The operator-reward schedule has three tiers:

• new_best_reward (\(\sigma_1\)) — the candidate became a new global best.

• improving_reward (\(\sigma_2\)) — the candidate improved on the current incumbent but is not a new global best.

• accepted_reward (\(\sigma_3\)) — the candidate did not improve but was accepted by the acceptance criterion (e.g. by SA).

Operator weights are then decayed each segment via:

\[w_{t+1} = \rho \cdot w_t\]

where \(\rho\) is decay_factor.

The destroy and repair operator pools, plus the solution representation, are defined inside the user’s external model implementation (see the platform ALNSExternalModel interface); only the algorithm-level controls are configured here.

candidates_per_iteration: int | NumericExpression | Parameter | Calculation = 1

Number of candidate solutions generated per iteration. k=1 runs sequentially; k>1 evaluates candidates in parallel.

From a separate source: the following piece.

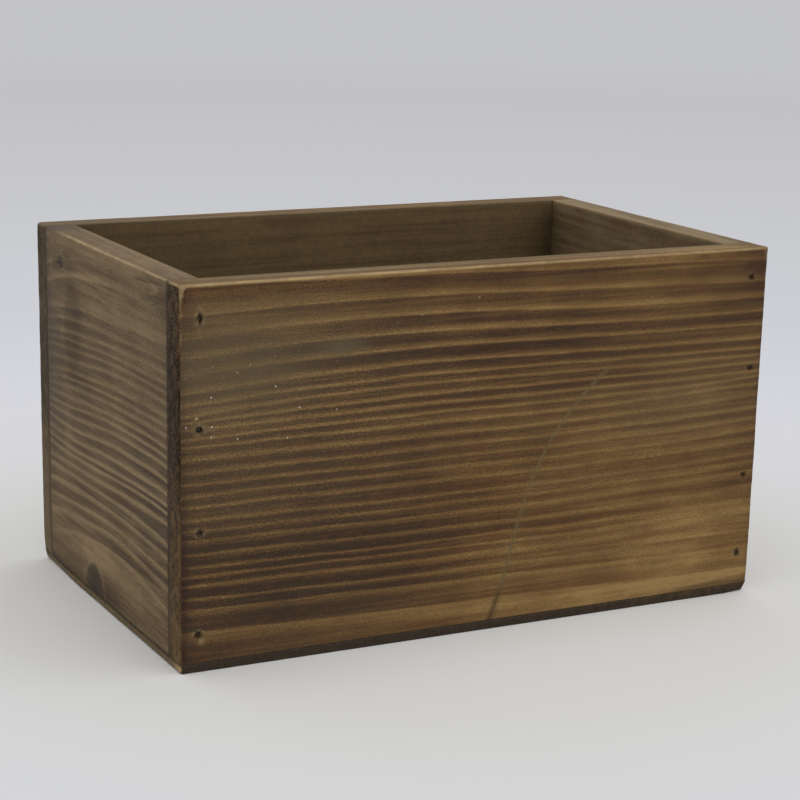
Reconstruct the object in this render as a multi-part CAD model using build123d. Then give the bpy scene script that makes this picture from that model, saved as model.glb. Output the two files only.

segment_length: int | NumericExpression | Parameter | Calculation = 100

Iterations between operator weight decay steps.

decay_factor: float | NumericExpression | Parameter | Calculation = 0.8

weight multiplier applied per segment. Must be in (0, 1).

Type:

\(\rho\)

new_best_reward: float | NumericExpression | Parameter | Calculation = 33.0

reward applied to operators that produced a new global best.

Type:

\(\sigma_1\)

improving_reward: float | NumericExpression | Parameter | Calculation = 9.0

reward applied to operators that produced a candidate improving on the current incumbent (but not a new global best).

Type:

\(\sigma_2\)

accepted_reward: float | NumericExpression | Parameter | Calculation = 3.0

reward applied to operators that produced an accepted but non-improving candidate.

Type:

\(\sigma_3\)

stagnation_limit: int | NumericExpression | Parameter | Calculation = 0

Number of consecutive iterations without a new global best before triggering a soft restart. Set to 0 to disable. Requires perturb() to be implemented in the external model.

acceptance_criterion: AcceptanceCriterion

Acceptance criterion governing whether candidates replace the incumbent.

property key: str

The algorithm key emitted as algorithmKey in the serialised output.